Amidst all of this, I found my resistance to the divestment movement melting away. One day in early 2013, I returned to my room after class. My roommate was engrossed in her Shakespeare reading. Undeterred, I let out an exasperated breath: “My goodness, is our Board of Managers stubborn, or what?” She looked up. “Huh?” “The divestment thing,” I filled in. She raised her eyebrows at me, remembering an argument I had with a member of Mountain Justice the year before. I blushed. Had I “evolved” on divestment? Awkward. “I’m not saying that I have always liked the tone used to frame the divestment issue, or even that I think it’s going to work….” I raised my gaze to meet hers, “But that doesn’t mean divestment isn’t the right thing do.” “Yeah,” she breathed out. We went back to work.

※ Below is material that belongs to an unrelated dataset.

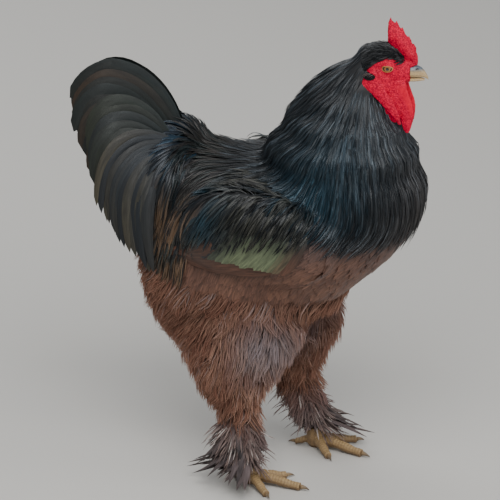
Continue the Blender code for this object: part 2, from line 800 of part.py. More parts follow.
def make_saddle(torso, wings, wing_room, chance, feather_paint):
    """Saddle: a thin core over the back that carries hackles falling down the rear flanks."""

    def cast(bed, place):
        x, angle = place[:2]
        out = Vector((0.0, math.sin(angle), math.cos(angle)))
        return bed.ray_cast(Vector((x, 0.0, SADDLE_CENTRE)) + out * 0.4, -out)[0], out

    def thickness(place):
        along, across = place[2:]
        return 0.002 + SADDLE_THICK * (1 - abs(2 * across - 1) ** 4) * min(1.0, 0.2 + 2 * along)

    rows = []
    for i, (x, reach) in enumerate(spread(SADDLE, 9)):
        rows.append([(x, math.radians(reach) * (2 * j / 10 - 1), i / 8, j / 10) for j in range(11)])
    saddle = patch("saddle", rows, thickness, surface_of(torso), cast, feather_paint)
    bed = surface_of(saddle, torso, *wings)
    plans = []
    for x, count, reach, length, width in SADDLE_ROWS:
        for k in range(2 * count + 1):
            share = k / count - 1
            if x < SADDLE_PARTING[0] and abs(share) < SADDLE_PARTING[1]:
                continue
            angle = math.radians(reach) * share
            start = cast(bed, (x, angle))[0]
            down = Vector((0.0, math.cos(angle) * share, -abs(math.sin(angle))))
            heading = Vector((-1.0, 0.0, 0.0)) + down * abs(share) * (1.0 + abs(angle))
            long = length * chance.uniform(0.92, 1.08) * (0.60 + 0.50 * abs(share))
            places, outs = trail(bed, start, heading, long, SADDLE_LIFTS, sag=0.10)
            plans.append((places, outs, blade_widths(width), VANE_THICK, VANE_CROWN))
    room = fledge(saddle, "saddle_hackle", plans)
    combine(saddle, [grown(torso), *copies(wing_room)], "DIFFERENCE")
    return room


# Stations of the tail's core: x, z of the middle, half height, half width
TAIL_CORE = (
    (-0.120, 0.440, 0.030, 0.036),
    (-0.145, 0.440, 0.055, 0.052),
    (-0.170, 0.452, 0.070, 0.055),
    (-0.195, 0.470, 0.060, 0.044),
    (-0.215, 0.485, 0.030, 0.024),
)

# Feathers on one side of the tail, from the topmost down, each an arch from its root over the place that
# bends it to its tip: how many, three stations each of root, bend and tip as (x, y, z), width, and the
# direction that the blade faces
TAIL_GROUPS = (
    (5, ((-0.150, 0.008, 0.478), (-0.160, 0.022, 0.468), (-0.166, 0.036, 0.452)),
     ((-0.176, 0.010, 0.612), (-0.222, 0.028, 0.578), (-0.216, 0.048, 0.506)),
     ((-0.264, 0.012, 0.578), (-0.304, 0.036, 0.528), (-0.262, 0.062, 0.436)), 0.042, (0.05, 1.0, 0.12)),
    (4, ((-0.162, 0.042, 0.490), (-0.160, 0.047, 0.474), (-0.158, 0.050, 0.454)),
     ((-0.234, 0.066, 0.545), (-0.228, 0.084, 0.498), (-0.200, 0.090, 0.464)),
     ((-0.252, 0.090, 0.455), (-0.226, 0.102, 0.378), (-0.168, 0.112, 0.322)), 0.033, (0.25, 1.0, 0.15)),
)
TAIL_STEPS = (0.0, 0.30, 0.62, 0.90, 1.0)
TAIL_WIDTHS = (0.45, 0.90, 1.0, 0.80)


def make_tail(torso, saddle_room, feather_paint):
    """Tail: a core that carries broad upright feathers and, beside them, sickles that arch over and hang."""
    rings = []
    for x, z, height, half in spread(TAIL_CORE, 8):
        rings.append([Vector((x, across, z + up)) for across, up in oval(16, half, height, height)])
    tail = loft("tail", rings, feather_paint)
    plans = []
    for outward in SIDES.values():
        for count, roots, bends, tips, width, facing in TAIL_GROUPS:
            out = Vector((facing[0], facing[1] * outward, facing[2])).normalized()
            for trio in zip(*(spread(stations, count) for stations in (roots, bends, tips))):
                root, bend, tip = (Vector((x, y * outward, z)) for x, y, z in trio)
                places = [root * (1 - t) ** 2 + bend * (2 * t * (1 - t)) + tip * t * t for t in TAIL_STEPS]
                widths = [width * share for share in TAIL_WIDTHS]
                plans.append((places, [out] * 4, widths, TAIL_VANE_THICK, TAIL_VANE_CROWN))
    fledge(tail, "tail_feather", plans)
    return combine(tail, [grown(torso), *copies(saddle_room)], "DIFFERENCE")


def empty(name, place, turn=0.0):
    """An empty that carries pieces."""
    made = bpy.data.objects.new(name, None)
    collection("brahma_cock").objects.link(made)
    made.location = place
    made.rotation_euler = (0.0, 0.0, turn)
    return made


def centre_on_floor(root):
    """Moves the whole bird so that the origin is below the middle of its box, on the floor."""
    bpy.context.view_layer.update()
    solids = [obj for obj in collection("brahma_cock").objects if obj.type == "MESH"]
    corners = [obj.matrix_world @ vert.co for obj in solids for vert in obj.data.vertices]
    middle = [(min(c[k] for c in corners) + max(c[k] for c in corners)) / 2 for k in range(2)]
    root.location = (-middle[0], -middle[1], -min(c.z for c in corners))


def main():
    """Builds the bird."""
    clear_scene()
    feather_paint = material("plumage", PLUMAGE, 0.45)
    fluff_paint = material("fluff", FLUFF, 0.9)
    red_paint = material("red_skin", RED_SKIN, 0.5)
    horn_paint = material("horn", HORN, 0.4)
    skin_paint = material("shank_skin", SHANK_SKIN, 0.6)
    iris_paint = material("iris", IRIS, 0.15)
    chance = random.Random(7)
    root = empty("cock", (0.0, 0.0, 0.0))
    head_frame = empty("head_frame", EYE_LEVEL, HEAD_TURN)
    bpy.context.view_layer.update()

    torso = make_torso(feather_paint)
    head = make_head(head_frame, red_paint)
    upper = make_beak("beak_upper", BEAK_UPPER, head_frame, horn_paint)
    make_beak("beak_lower", BEAK_LOWER, head_frame, horn_paint)
    make_comb(head_frame, head, upper, red_paint)
    face = [head]
    for side, outward in SIDES.items():
        make_eye(side, head_frame, iris_paint)
        wattle = make_lobe("wattle_" + side, WATTLE, WATTLE_SIDE, outward, head_frame, red_paint, [head])
        cutters = [head, wattle]
        earlobe = make_lobe("earlobe_" + side, EARLOBE, EARLOBE_SIDE, outward, head_frame, red_paint, cutters)
        face += [wattle, earlobe]
    wings, wing_room = [], []
    for side in SIDES:
        wing, room = make_wing(side, torso, chance, feather_paint)
        wings.append(wing)
        wing_room += room
    saddle_room = make_saddle(torso, wings, wing_room, chance, feather_paint)
    make_neck(torso, wings, wing_room + saddle_room, face, chance, feather_paint)
    make_tail(torso, saddle_room, feather_paint)
    for side in SIDES:
        make_thigh(side, torso, fluff_paint)
        make_shank(side, chance, fluff_paint)
        foot_frame = empty("foot_frame_" + side, FOOT[side], FOOT_YAW[side])
        bpy.context.view_layer.update()
        make_foot(side, foot_frame, skin_paint)
        for toe in TOES:
            make_claw(side, toe, foot_frame, horn_paint)
    for cutter in list(collection("cutters").objects):
        bpy.data.objects.remove(cutter)
    for obj in collection("brahma_cock").objects:
        if obj.parent is None and obj is not root:
            obj.parent = root
    centre_on_floor(root)


main()
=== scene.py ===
"""Looks of a standing Brahma cock: feathered body, bare red head, horn beak and claws, on a pale floor.

Lengths are in metres. Places are in the bird's own frame: +X is the way it faces, +Y its left side, +Z up,
and the datum is on the floor midway between its feet. Every piece is then moved by the datum's place in the
frame of the solids.
"""
import logging
import math
from collections.abc import Callable
from dataclasses import dataclass, field
from enum import Enum

import bmesh
import bpy
import numpy as np
from mathutils import Matrix, Vector, noise
from mathutils.bvhtree import BVHTree
from mathutils.kdtree import KDTree


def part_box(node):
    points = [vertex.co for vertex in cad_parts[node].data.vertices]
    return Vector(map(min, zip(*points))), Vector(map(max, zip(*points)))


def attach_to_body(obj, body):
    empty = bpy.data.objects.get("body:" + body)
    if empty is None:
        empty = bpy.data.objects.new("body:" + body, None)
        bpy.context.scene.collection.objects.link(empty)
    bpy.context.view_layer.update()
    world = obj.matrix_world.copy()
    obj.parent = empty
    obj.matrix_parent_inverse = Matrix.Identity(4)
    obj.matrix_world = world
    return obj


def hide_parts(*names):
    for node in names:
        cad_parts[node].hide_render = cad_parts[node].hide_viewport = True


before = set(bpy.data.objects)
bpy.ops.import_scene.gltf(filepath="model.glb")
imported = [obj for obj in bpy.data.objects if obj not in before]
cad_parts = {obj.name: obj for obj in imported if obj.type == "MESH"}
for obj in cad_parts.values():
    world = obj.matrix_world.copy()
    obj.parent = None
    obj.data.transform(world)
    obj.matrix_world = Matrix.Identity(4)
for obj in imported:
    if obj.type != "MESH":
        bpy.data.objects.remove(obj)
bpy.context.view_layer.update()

log = logging.getLogger("brahma_cock")

EYE_MIDDLE = Vector((0.1540, 0.0, 0.6245))
HEAD_TURN = math.radians(8.0)
UP = Vector((0.0, 0.0, 1.0))


class Side(Enum):
    """The two sides of the bird, with the sign of their Y."""

    RIGHT = -1.0
    LEFT = 1.0

    @property
    def word(self) -> str:
        """The side's name as the solids use it."""
        return self.name.lower()


def eye_centre(side: Side) -> Vector:
    """Middle of one eyeball in the frame of the solids."""
    low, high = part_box("eye_" + side.word)
    return (low + high) / 2


def find_datum() -> Vector:
    """Place of the bird's datum in the frame of the solids, read from its eyes."""
    middle = (eye_centre(Side.RIGHT) + eye_centre(Side.LEFT)) / 2
    return Vector((middle.x - EYE_MIDDLE.x, middle.y - EYE_MIDDLE.y, 0.0))


DATUM = find_datum()


def linear(code: str) -> tuple[float, float, float, float]:
    """Linear colour of an sRGB hex value.

    Args:
        code: Six hex digits after a hash.

    Returns:
        Red, green, blue and full alpha.
    """
    values = [int(code[k:k + 2], 16) / 255 for k in (1, 3, 5)]
    bent = [v / 12.92 if v <= 0.04045 else ((v + 0.055) / 1.055) ** 2.4 for v in values]
    return (bent[0], bent[1], bent[2], 1.0)


def add_node(
    tree: bpy.types.NodeTree, kind: str, settings: dict | None = None, **links: object,
) -> bpy.types.Node:
    """Adds a node, sets it and links or fills its inputs.

    Args:
        tree: The material's node tree.
        kind: Blender's name of the node without ShaderNode.
        settings: The node's own settings by name.
        links: Inputs by name, with spaces as underscores, each an output socket or a value. An input that
            is known by its number is given as i0, i1 and so on.

    Returns:
        The new node.
    """
    node = tree.nodes.new("ShaderNode" + kind)
    for name, value in (settings or {}).items():
        setattr(node, name, value)
    for name, value in links.items():
        key = int(name[1:]) if name[0] == "i" and name[1:].isdigit() else name.replace("_", " ")
        socket = node.inputs[key]
        if isinstance(value, bpy.types.NodeSocket):
            tree.links.new(value, socket)
        else:
            socket.default_value = value
    return node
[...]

My evolution didn’t end that day. I no longer stand by what I told my roommate. I do believe that divestment can work. Passionate, devoted Swatties have nurtured on this campus and internationally, for over four years, what Oxford’s Smith School calls the fastest growing divestment campaign ever [2]. Momentum for fossil fuel divestment shows no signs of slowing. This spring we will have the opportunity to demonstrate our strength, to support the significant efforts our classmates have put forth towards climate justice, and to demand substantial action on climate change. Come join us.

We > Fossil Fuels.

You can support Swarthmore’s fossil fuel divestment campaign by signing MJ’s petition, or by pledging to join hands with Mountain Justice and fossil fuel divestment campaigns across the country as they take nonviolent direct action this spring.

[1] For more information on the strategic logic and impact of the 1980s Apartheid divestment campaign see Teoh, Welch, and Wazzan’s 1999 article “The Effect of Socially Activist Investment Policies on the Financial Markets: Evidence from the South African Boycott” in the Journal of Business.

[2] See Oxford Smith School’s October 2013 report “Stranded assets and the fossil fuel divestment campaign: what does divestment mean for the valuation of fossil fuel assets?”